Modeling Potential Solutions
The social and environmental benefits of using forest biomass to generate electrical power are potentially very substantial. In 1999, a major study conservatively placed the value of environmental benefits associated with biomass energy production in the United States at 11.4 cents per kilowatt-hour over and above the retail value of the energy generated. While many studies have concluded that overall benefits of biomass energy production substantially outweigh costs, researchers face considerable challenges in quantifying the relevant economic values, particularly the benefits. One approach used to identify and quantify the costs and benefits of biomass energy production is through a life cycle assessment. A life cycle assessment, or LCA, models the environmental impacts and related economic values associated with a product, process, or activity by identifying energy and materials used and wastes released to the environment.
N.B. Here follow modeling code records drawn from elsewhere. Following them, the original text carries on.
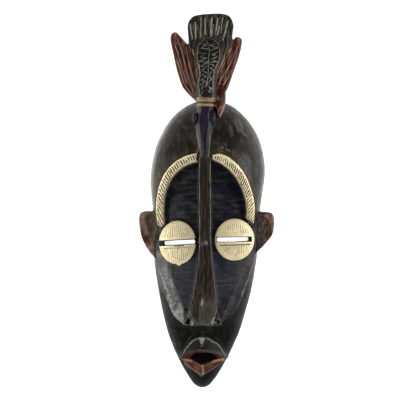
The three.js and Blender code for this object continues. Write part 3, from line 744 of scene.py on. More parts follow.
def paint_face(coat):
    """The brushed face with painted light and a painted highlight on the cheeks, black eye seats painted as shadow
    round the plates, the nose with a painted highlight near its tip, and its two small triangles with painted light
    inside.
    """
    colours, x, y, z, up = coat.colours, coat.x, coat.y, coat.z, coat.up
    face = inside(face_outline(), x, y) & (z > 30)
    nose = (np.abs(x - along(NOSE_CENTRE, y)) < along(NOSE_HALF, y) + 1) & (y > JAW_TOP) & (y < NOSE_END) & (z > 44)
    top = nose & (up > 0.35) & (z > 60)
    coat.lay(face, colours.face, 0.3)
    coat.lay(face * ramp(-0.1, 0.4, wander(coat.points, 0.03, 7)) * (x > 0) * 0.8, (0.011, 0.009, 0.03))
    coat.lay(face * ramp(0, 0.35, wander(coat.points, 0.022, 8)) * (x < 0) * 0.8, (0.02, 0.024, 0.016))
    brushed = coat.streaks((0.1, 1, 0.6), 0.0023, 20)
    coat.lay(face * ramp(0.05, 0.4, brushed) * 0.6, (0.06, 0.06, 0.064))
    coat.lay(face * ramp(0.02, 0.35, -brushed) * (0.85 - 0.35 * (y < -70)), (0.004, 0.004, 0.006))
    # Painted light: the cheeks are painted lighter than the face above them, the inner left cheek most, for the light
    # they catch.
    coat.lay(face * (y < -62) * ramp(-0.5, 0.3, coat.cloudy) * 0.6, (0.058, 0.056, 0.064))
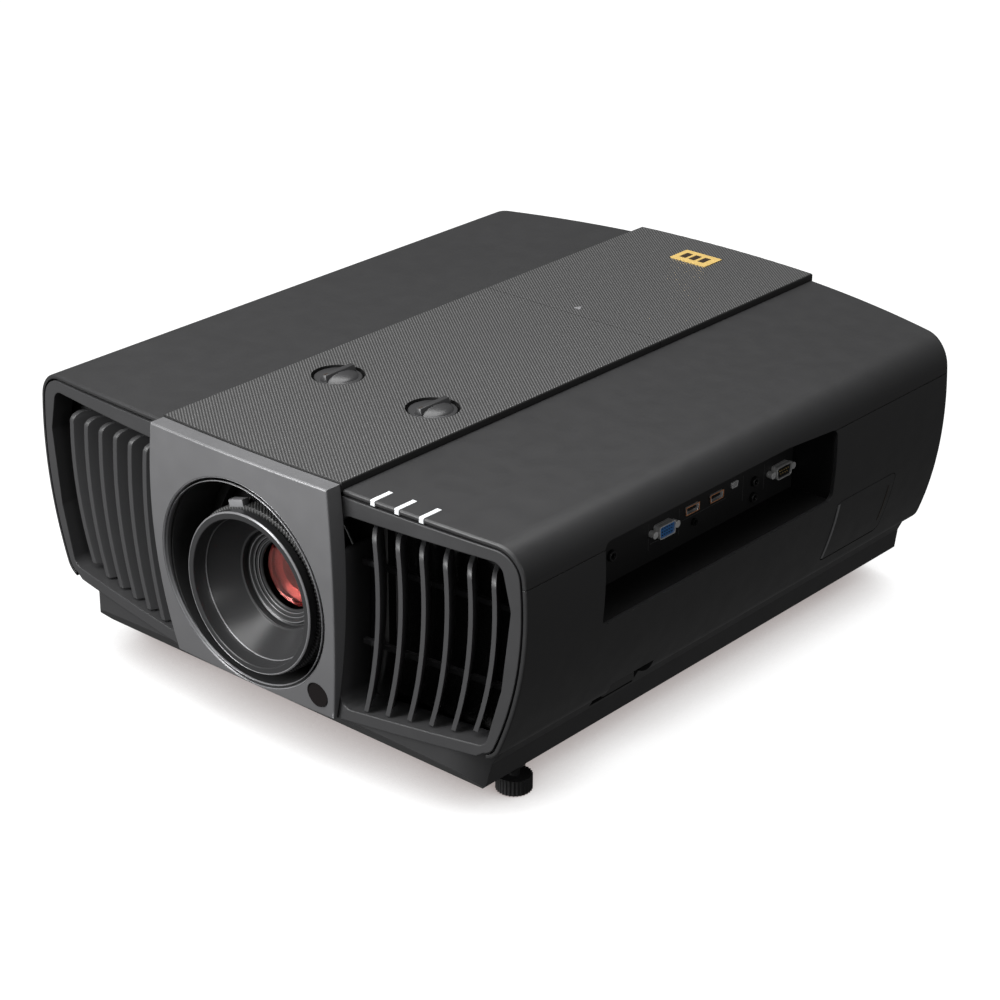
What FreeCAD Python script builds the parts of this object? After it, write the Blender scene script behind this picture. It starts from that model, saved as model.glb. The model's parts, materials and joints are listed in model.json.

Decision makers can use LCA models to evaluate opportunities to reduce negative environmental impacts and achieve economic efficiencies.
A Comprehensive Approach
Many policy and decision makers agree that the social, economic, and environmental costs and benefits of biomass power need to be better understood. Public policy is hampered by lack of knowledge about the many costs and benefits associated with thinning forests and using the biomass from these treatments to generate electrical power. To support policy development in this area, the research branch of the USDA Forest Service is working with the California Energy Commission; the University of California at Davis; energy, forestry, and environmental consultants; and several State and Federal agencies to build an LCA model. This model will identify and analyze the social, economic, and environmental costs and benefits of using forest biomass to generate electrical power. In its most basic form, the LCA model will follow the transformation of forest biomass into electrical energy. Researchers will trace the path of biomass from forest thinning through transportation to an electrical power generation facility to electricity production and ultimately to the electric grid. The framework for the LCA will be a model through which policy makers will be able to run different scenarios to understand trade-offs between public and private costs and benefits.
The Biomass LCA Project
A team of modelers, ecologists, foresters, economists, and analysts will be involved in developing the LCA model, populating it with data, and conducting studies to develop and complete the model. Two advisory committees will provide guidance for this effort, one helping the team understand sensitive policy issues and the other providing technical advice. The LCA project will be conducted in phases over a 3- to 5-year period. The ultimate product of this project will be a comprehensive model that policy and decision makers can use to support development of public policy for renewable energy and forest health.